Below are entries. Reproduce exactly the lines between the line holding "Write the FreeCAD" and the line holding "lamp, in millimetres.", inclusive, and only those.

>> START

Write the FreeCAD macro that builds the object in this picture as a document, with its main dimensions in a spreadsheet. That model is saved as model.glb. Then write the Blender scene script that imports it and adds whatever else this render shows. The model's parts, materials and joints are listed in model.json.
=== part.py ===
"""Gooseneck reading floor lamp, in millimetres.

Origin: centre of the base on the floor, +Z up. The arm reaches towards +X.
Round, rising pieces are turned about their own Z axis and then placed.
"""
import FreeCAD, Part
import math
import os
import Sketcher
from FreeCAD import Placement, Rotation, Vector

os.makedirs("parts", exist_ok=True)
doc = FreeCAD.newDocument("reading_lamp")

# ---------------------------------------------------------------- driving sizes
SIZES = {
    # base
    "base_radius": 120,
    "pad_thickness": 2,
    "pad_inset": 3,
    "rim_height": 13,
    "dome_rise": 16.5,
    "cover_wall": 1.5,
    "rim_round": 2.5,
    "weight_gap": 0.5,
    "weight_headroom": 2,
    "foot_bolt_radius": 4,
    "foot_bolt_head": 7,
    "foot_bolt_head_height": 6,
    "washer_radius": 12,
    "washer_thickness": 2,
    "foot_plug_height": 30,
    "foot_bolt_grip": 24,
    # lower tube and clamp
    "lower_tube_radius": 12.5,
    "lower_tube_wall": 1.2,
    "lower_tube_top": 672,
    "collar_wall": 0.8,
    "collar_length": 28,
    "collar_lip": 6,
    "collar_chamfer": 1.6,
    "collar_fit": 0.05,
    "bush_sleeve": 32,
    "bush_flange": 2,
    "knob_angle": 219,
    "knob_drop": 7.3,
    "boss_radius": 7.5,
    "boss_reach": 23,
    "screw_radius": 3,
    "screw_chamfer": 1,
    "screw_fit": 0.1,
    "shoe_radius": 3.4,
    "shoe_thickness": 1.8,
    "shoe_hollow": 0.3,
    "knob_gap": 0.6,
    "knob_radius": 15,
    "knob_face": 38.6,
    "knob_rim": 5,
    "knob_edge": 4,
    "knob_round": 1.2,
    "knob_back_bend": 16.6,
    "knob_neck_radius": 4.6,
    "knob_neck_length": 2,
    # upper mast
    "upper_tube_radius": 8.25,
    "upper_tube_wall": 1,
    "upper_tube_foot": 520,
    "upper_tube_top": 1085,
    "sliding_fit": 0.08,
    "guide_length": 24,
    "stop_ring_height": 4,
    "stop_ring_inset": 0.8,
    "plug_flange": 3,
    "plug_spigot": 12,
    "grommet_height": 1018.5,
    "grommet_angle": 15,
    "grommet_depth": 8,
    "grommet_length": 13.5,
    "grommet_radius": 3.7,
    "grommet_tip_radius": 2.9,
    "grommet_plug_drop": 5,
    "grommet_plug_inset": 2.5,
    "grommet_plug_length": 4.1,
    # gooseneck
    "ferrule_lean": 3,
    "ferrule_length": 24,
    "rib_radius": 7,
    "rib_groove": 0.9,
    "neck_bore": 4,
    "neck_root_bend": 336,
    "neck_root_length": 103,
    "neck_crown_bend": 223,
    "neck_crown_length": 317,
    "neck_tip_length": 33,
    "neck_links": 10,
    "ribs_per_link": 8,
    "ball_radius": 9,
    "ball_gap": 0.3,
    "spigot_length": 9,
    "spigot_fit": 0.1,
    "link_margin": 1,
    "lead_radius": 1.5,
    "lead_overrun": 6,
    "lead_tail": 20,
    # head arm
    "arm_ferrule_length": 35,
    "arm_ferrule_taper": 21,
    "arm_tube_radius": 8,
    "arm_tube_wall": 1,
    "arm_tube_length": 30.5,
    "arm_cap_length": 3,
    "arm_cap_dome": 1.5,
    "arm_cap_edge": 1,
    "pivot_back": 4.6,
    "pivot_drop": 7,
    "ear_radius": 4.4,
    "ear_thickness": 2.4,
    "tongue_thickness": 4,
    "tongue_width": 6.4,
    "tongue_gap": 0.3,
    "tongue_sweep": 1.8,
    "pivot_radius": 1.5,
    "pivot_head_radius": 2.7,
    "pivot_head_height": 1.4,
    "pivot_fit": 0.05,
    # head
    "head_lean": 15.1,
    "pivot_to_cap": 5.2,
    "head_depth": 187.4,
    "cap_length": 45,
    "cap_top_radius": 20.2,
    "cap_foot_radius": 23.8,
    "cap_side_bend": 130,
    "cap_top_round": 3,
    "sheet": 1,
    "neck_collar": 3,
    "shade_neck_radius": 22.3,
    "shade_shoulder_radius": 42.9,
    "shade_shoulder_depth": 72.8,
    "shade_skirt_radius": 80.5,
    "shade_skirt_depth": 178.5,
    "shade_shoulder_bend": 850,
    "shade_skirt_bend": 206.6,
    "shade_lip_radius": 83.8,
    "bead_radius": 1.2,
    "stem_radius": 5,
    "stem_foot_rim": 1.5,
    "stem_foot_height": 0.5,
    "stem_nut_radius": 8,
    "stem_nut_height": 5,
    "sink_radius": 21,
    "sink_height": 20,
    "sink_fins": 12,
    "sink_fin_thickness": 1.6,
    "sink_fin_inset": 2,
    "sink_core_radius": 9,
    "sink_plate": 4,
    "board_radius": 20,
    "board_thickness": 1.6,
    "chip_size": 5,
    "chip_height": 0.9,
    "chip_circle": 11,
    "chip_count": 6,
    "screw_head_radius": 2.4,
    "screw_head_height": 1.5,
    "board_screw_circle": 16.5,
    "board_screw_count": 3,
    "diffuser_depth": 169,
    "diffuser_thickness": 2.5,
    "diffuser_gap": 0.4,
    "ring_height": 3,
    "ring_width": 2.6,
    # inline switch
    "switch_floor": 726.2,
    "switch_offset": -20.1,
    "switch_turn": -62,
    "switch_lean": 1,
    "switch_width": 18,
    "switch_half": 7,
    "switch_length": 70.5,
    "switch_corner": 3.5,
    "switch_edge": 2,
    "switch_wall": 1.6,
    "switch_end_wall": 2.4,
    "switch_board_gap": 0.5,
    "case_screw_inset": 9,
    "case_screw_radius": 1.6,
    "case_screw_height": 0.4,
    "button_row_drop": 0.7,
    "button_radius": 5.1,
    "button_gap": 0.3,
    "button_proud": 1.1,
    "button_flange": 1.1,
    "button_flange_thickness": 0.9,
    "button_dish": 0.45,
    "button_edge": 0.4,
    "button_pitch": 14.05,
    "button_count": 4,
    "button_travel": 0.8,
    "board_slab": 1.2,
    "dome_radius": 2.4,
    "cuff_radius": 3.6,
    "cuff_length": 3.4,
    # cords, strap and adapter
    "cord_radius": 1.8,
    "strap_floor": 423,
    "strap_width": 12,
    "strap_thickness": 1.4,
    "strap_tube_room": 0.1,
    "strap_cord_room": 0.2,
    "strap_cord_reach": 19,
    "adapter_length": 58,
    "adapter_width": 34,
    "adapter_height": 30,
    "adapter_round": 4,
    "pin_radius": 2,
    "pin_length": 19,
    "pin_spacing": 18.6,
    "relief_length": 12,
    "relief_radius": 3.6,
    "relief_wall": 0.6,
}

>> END
>> START

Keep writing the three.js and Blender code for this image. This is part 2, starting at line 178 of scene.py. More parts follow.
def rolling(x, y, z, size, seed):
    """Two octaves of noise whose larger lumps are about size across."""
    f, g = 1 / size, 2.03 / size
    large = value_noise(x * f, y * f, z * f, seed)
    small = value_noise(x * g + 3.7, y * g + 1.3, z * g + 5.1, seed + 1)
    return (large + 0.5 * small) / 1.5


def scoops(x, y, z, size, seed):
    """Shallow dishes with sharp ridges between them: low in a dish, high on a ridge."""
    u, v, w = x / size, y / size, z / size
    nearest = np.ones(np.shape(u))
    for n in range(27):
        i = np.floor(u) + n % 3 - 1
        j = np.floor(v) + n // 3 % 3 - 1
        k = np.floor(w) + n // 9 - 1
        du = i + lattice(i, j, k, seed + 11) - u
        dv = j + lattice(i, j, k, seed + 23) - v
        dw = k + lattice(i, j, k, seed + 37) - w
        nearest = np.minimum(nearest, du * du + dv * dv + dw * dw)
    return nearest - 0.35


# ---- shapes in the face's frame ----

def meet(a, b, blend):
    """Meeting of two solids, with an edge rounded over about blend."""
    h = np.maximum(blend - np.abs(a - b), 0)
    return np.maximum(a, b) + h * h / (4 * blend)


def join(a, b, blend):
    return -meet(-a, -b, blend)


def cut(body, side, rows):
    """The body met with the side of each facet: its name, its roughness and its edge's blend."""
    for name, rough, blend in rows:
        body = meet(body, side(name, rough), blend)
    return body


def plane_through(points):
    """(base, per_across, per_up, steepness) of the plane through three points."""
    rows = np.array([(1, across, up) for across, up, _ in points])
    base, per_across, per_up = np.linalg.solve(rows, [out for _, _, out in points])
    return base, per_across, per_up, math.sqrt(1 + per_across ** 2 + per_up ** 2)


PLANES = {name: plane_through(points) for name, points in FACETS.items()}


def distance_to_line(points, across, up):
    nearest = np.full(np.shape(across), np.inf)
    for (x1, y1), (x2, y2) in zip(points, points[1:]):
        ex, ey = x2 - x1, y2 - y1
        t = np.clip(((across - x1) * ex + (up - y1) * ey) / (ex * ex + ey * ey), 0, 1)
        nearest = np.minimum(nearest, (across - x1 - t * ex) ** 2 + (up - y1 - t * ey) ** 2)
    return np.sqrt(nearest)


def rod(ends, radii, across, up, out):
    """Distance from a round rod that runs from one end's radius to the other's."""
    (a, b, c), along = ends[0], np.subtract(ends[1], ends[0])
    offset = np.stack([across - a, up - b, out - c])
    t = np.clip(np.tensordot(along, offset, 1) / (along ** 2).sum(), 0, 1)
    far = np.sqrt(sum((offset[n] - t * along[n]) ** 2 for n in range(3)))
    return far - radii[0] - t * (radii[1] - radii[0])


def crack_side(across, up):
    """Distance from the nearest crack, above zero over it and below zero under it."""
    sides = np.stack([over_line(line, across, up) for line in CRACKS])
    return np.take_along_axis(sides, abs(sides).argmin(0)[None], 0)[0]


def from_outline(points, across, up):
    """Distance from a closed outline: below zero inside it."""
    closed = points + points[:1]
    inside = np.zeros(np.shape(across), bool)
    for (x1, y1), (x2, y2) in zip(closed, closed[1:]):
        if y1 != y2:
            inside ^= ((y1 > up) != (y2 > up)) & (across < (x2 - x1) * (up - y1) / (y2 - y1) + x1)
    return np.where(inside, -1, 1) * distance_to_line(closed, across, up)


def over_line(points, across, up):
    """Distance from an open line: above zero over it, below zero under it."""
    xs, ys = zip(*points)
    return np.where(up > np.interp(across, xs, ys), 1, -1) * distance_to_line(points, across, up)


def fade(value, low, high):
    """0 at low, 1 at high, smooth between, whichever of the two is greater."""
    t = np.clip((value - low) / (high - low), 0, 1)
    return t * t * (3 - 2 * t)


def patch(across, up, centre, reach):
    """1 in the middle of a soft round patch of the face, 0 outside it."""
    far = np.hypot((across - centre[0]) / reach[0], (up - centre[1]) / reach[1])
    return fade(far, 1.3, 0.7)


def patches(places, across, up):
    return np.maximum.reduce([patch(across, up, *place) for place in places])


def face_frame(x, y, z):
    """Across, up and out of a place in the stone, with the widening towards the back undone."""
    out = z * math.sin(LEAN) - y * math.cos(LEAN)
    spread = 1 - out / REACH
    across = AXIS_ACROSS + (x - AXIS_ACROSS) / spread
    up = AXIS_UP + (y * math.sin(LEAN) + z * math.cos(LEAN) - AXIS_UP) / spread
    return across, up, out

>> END

* **Answer to this task**
Write the FreeCAD macro that builds the object in this picture as a document, with its main dimensions in a spreadsheet. That model is saved as model.glb. Then write the Blender scene script that imports it and adds whatever else this render shows. The model's parts, materials and joints are listed in model.json.
=== part.py ===
"""Gooseneck reading floor lamp, in millimetres.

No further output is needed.